7 – Incentivizing behavior, but unintended outcomes emerge
Going back to my birthday balloon story, as you might imagine, I was left with a lawn full of broken balloon bits. Itty, bitty ones. So, I told a few of the kids I know to be predisposed to be good helpers (you know the ones who raise their hands a lot in class), that if they helped pick up all the little bits in the yard that they’d each get a glow stick toy. The more bits they brought, the brighter their potential hand movements at dusk. Genius plan, right? Well, my little strategizers made the rules work on their behalf. Once they picked up the existing yard bits, they started grabbing unbroken balloons (perhaps out of the hands of those four-year olds I mentioned before) and popping them so they could get more bits, and thus, more glow sticks. A similar issue developed from a pesky snake population problem described here. I’ll take balloon bits over cobras anyday, but I think we can all agree…metaphor or actual maligner to your business…you must be careful about the design of your incentive programs. Otherwise, they can constrict your culture!
8 – Communicating, but in all the wrong ways
Many times a company’s problem with culture stems from a lack of communication. However, occasionally the communication is there, but executed in an unsavory manner. For example, consider the difference between blasting out an edict email message with numbered rules for a forthcoming policy change relative to a town hall-esque meeting between senior leaders and front-line employees with a chance for Q&A. Both scenarios have a different feel, eh?
Additionally, mind your grammar to communicate in a way that is accountable, responsible and never vilifies others.
According to a post by Jeff Shuck with Plenty Consulting
“One giveaway of a dysfunctional culture is that we hear the passive voice. Remember that from English class? Active voice sounds like responsibility: ‘I made the decision.’ In passive voice, the subject is removed: ‘The decision was made.'”
Passive communication leaves to passive engagement and a poor culture.
9 – Accommodating the newest generation, but minimizing the role of other generations
Depending on which definition of the generational birth year spans tickles your fancy, I arguably straddle the boundary between Gen X & Millennial. There is a gob of content about attracting and engaging Millennials. Undoubtedly, this is a critical endeavor as they lead increasingly important initiatives in the modern workforce and certainly impact organizational culture.
Just don’t get so wrapped up in the motivations of the most recent generation to be employed that you alienate the established, seasoned generations in the process. The older I get, the more I appreciate the perspective that I’m able to develop and how it guides the decision-making process. I mean, Robert DeNiro’s character was thought-provoking and indispensable in The Intern, right?!? And while that may be a stereotypical, if not obvious, encapsulation of the idea of including older workers, too, the message is clear.
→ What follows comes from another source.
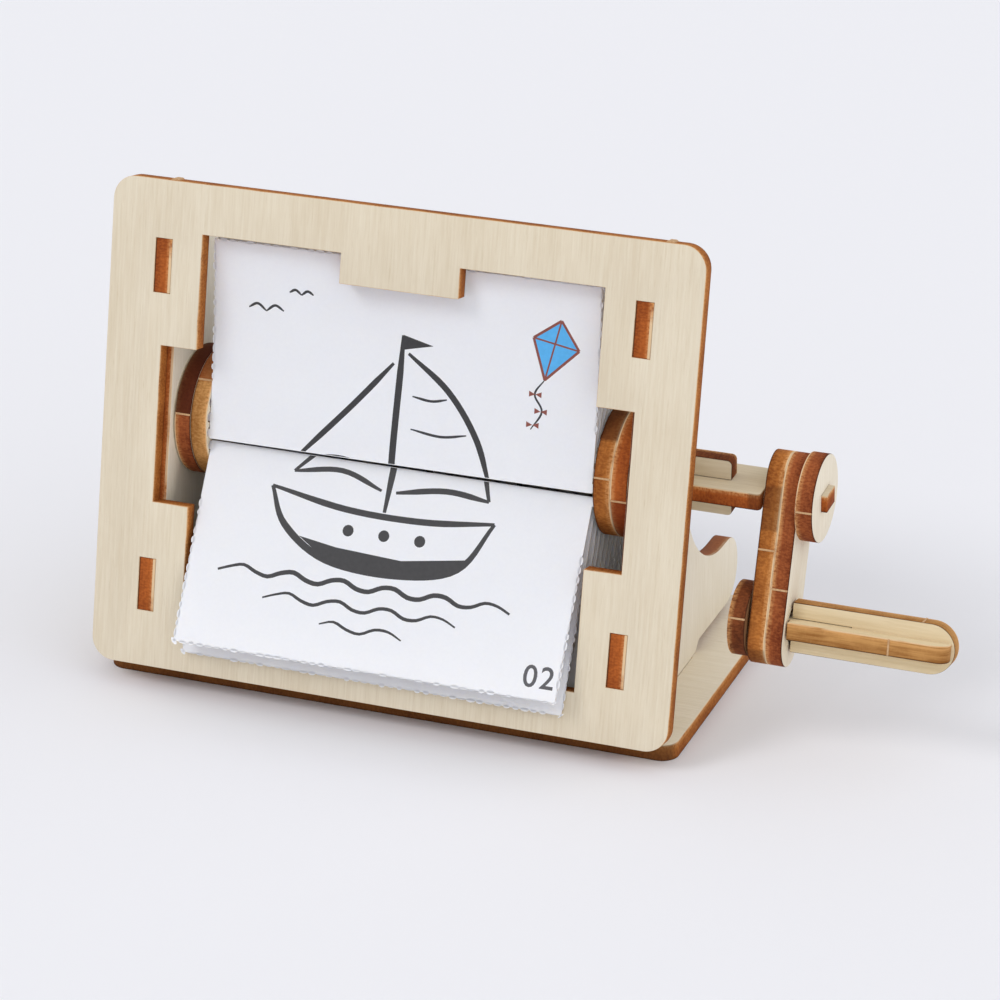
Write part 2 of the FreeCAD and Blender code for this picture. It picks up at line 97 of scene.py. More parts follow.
def add_node(tree: bpy.types.NodeTree, kind: str, feeds: dict | None = None,
             **settings: object) -> bpy.types.Node:
    """Adds a node to a tree, sets it up and wires it in.

    Args:
        tree: the tree that gets the node.
        kind: the node's type, as Blender names it.
        feeds: for an input's name or number, the value it holds or the socket that feeds it.
        settings: the node's own properties.

    Returns:
        The new node.
    """
    node = tree.nodes.new(kind)
    for name, value in settings.items():
        setattr(node, name, value)
    for key, value in (feeds or {}).items():
        if isinstance(value, bpy.types.NodeSocket):
            tree.links.new(value, node.inputs[key])
        else:
            node.inputs[key].default_value = value
    return node


def empty_material(name: str) -> tuple[bpy.types.Material, bpy.types.NodeTree]:
    """Makes a material with an empty tree.

    Args:
        name: the material's name.

    Returns:
        The material and its tree.
    """
    made = bpy.data.materials.new(name)
    made.use_nodes = True
    made.node_tree.nodes.clear()
    return made, made.node_tree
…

“If I have seen further, it is by standing on the shoulders of giants.” — Isaac Newton
10 – Being too collaborative, and everything comes up vanilla
Last year, my organization attempted to come up with terms (we didn’t necessarily elevate them to true values) that we felt accurately described our organization. The activity was incorporated into a series of strategy sessions and ALL employees were asked to brainstorm and help narrow down a final list of potential terms together. The result was a resounding “FIR.” That is, Fun, Innovative and Responsive.
Now don’t get me wrong, I believe that all of those things are true about us. The problem is that they could probably describe bunches of companies just like us. They are expected, and are borderline platitudes. Since everyone was involved in this collaborative effort, the senior leaders were beholden to reach consensus. However, the senior leaders are the ones who forged the initial behaviors and attributes that guided our business…not everyone. Moreover, since the three terms we selected are relatively innocuous, we haven’t embraced them in a way that makes them central to our daily behavior. Everyone (including myself) had the best intentions during the brainstorm effort, but our group think resulted in the desire to get the exercise done and land on terms that were just good enough.
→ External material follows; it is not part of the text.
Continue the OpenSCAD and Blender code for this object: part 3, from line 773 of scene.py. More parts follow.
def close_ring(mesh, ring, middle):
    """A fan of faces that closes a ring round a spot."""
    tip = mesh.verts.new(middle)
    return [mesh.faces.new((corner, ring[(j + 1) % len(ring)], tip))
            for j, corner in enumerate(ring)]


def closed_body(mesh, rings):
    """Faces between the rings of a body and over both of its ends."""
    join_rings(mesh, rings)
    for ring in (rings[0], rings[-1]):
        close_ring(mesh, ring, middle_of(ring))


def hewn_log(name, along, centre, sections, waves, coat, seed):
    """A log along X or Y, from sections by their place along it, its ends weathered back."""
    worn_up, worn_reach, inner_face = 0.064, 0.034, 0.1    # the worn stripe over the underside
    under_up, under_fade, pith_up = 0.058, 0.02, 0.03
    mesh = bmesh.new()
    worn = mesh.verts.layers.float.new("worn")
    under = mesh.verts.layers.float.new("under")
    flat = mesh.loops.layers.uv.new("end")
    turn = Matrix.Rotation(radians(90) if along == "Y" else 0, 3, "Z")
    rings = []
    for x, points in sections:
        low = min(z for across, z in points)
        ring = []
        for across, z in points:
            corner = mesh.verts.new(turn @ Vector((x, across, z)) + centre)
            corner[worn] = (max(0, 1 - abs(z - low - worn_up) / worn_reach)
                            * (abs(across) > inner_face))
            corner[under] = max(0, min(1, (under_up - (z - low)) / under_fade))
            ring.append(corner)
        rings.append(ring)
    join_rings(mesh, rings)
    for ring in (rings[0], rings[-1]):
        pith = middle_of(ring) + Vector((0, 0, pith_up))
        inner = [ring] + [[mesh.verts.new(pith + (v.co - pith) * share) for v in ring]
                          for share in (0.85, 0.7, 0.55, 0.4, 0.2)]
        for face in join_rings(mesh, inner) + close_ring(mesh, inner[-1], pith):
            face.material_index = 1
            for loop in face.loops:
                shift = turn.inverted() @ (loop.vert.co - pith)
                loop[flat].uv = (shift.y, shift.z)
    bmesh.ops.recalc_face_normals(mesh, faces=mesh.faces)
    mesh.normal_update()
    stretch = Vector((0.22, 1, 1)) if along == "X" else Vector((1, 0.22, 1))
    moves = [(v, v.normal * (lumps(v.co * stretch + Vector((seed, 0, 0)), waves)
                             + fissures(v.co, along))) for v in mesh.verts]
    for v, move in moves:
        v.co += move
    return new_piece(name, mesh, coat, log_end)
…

11 – Promoting special benefits, but accidentally creating entitlement
So the saying goes, no good deed goes unpunished. While fatalistic in nature, this statement is a good reminder that organizations should periodically remind employees why specific benefits and perqs are offered so that no one starts to take them for granted and/or feel they are absolutely entitled to them.
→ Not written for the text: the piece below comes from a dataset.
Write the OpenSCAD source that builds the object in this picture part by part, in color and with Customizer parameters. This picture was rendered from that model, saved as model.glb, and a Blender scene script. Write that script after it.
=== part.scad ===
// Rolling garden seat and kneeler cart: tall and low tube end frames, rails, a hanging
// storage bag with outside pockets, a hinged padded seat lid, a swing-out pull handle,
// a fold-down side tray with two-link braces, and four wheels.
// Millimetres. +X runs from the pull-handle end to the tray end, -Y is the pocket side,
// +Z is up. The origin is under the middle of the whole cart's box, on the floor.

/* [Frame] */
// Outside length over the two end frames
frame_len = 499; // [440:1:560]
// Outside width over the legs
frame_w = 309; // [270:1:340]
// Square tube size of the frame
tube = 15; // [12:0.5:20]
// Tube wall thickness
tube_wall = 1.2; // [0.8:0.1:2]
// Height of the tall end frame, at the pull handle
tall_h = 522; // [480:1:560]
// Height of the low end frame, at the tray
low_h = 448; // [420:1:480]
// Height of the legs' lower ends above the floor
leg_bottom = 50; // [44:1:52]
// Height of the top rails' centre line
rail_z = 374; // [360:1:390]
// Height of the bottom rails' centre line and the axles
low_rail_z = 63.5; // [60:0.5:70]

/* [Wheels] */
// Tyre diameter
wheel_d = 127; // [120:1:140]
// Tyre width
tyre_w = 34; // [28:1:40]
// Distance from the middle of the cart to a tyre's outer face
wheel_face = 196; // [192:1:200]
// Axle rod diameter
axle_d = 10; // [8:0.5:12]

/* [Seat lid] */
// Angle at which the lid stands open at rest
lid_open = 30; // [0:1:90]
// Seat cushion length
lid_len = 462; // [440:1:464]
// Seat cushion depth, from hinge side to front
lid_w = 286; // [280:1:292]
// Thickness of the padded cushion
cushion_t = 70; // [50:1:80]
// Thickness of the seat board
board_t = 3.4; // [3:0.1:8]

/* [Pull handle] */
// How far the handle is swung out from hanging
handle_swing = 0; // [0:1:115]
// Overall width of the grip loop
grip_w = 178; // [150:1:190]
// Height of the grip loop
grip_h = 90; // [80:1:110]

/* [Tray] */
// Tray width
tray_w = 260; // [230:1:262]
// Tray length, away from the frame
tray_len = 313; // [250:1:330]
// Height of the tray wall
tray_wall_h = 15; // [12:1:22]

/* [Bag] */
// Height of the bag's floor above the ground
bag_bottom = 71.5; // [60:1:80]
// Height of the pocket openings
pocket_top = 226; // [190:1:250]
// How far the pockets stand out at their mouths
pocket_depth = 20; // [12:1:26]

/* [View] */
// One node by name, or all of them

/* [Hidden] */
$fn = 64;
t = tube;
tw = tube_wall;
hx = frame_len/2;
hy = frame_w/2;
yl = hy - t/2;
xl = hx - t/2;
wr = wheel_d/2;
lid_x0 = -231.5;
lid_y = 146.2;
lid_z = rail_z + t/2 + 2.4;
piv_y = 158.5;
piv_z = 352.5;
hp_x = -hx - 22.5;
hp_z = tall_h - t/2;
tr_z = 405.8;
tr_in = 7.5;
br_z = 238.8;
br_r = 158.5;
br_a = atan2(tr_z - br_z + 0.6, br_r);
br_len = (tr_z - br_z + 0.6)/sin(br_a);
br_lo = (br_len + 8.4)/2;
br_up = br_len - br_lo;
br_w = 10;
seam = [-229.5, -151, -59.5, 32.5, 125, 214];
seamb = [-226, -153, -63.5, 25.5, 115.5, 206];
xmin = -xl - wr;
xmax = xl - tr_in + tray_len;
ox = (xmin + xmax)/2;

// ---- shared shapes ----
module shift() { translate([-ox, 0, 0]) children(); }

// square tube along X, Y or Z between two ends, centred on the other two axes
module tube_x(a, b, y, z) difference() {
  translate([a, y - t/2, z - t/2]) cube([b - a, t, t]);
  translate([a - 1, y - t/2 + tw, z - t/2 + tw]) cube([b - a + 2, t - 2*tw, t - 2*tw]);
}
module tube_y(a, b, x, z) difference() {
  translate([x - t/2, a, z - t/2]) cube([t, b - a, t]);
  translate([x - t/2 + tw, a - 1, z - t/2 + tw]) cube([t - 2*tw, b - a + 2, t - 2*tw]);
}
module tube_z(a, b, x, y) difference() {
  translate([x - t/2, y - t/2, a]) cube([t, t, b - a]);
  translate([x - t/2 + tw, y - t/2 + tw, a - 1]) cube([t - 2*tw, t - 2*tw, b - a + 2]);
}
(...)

At one of my previous employers, business was pretty slow during the December holidays, and so the two owners decided to roll-out a partial company shut down over the course of 2-3 weeks in December. It afforded hard-working employees five extra paid days off to rest and recharge their batteries for the new year. The problem is that after a couple of years, tensions arose over which weeks specific employees would get to take off based on department need, tenure, etc. Bickering erupted amongst employees and one day the owners threatened to just take away the extra time off since it wasn’t being appropriately appreciated. Fortunately, the proverbial horse learned to not bite the hand that fed it before any threats were carried out. But not without the evidence of an entitlement culture subtly influencing future management decisions in the process.
12 – Embracing company culture improvement, but failing to acknowledge mini-cultures
In your excitement to unify employees and managers behind a work culture revolution, be sure to leave space for subsets of that culture within the organization. Failing to manage and acknowledge mini-cultures will make it difficult to move any kind of cultural initiative forward. Respecting the attributes of these subsets is the key to making them come together cohesively in a culture that represents the values of the organization and the needs of its employees.
What about the difference between how in-office employees celebrate teammates’ birthdays and work anniversaries relative to those individuals who telecommute frequently or work entirely remotely? Let’s say the organization as a whole values the individual and prides itself on celebrating career milestones. If tradition dictates that in-office employees share a birthday cake once a month, then perhaps remote workers can revel in watching a good-hearted JibJab video starring the faces of their co-workers as an alternative.
Don’t let these cautionary examples of good intentions gone awry deter you from continuous company culture improvement. Do, however, bear the potential outcomes of your efforts in mind as you plan your activities. No one wants to get caught in the face with a metaphorical water balloon when they least expect it. Even if it was super easy and fast to fill up in the first place.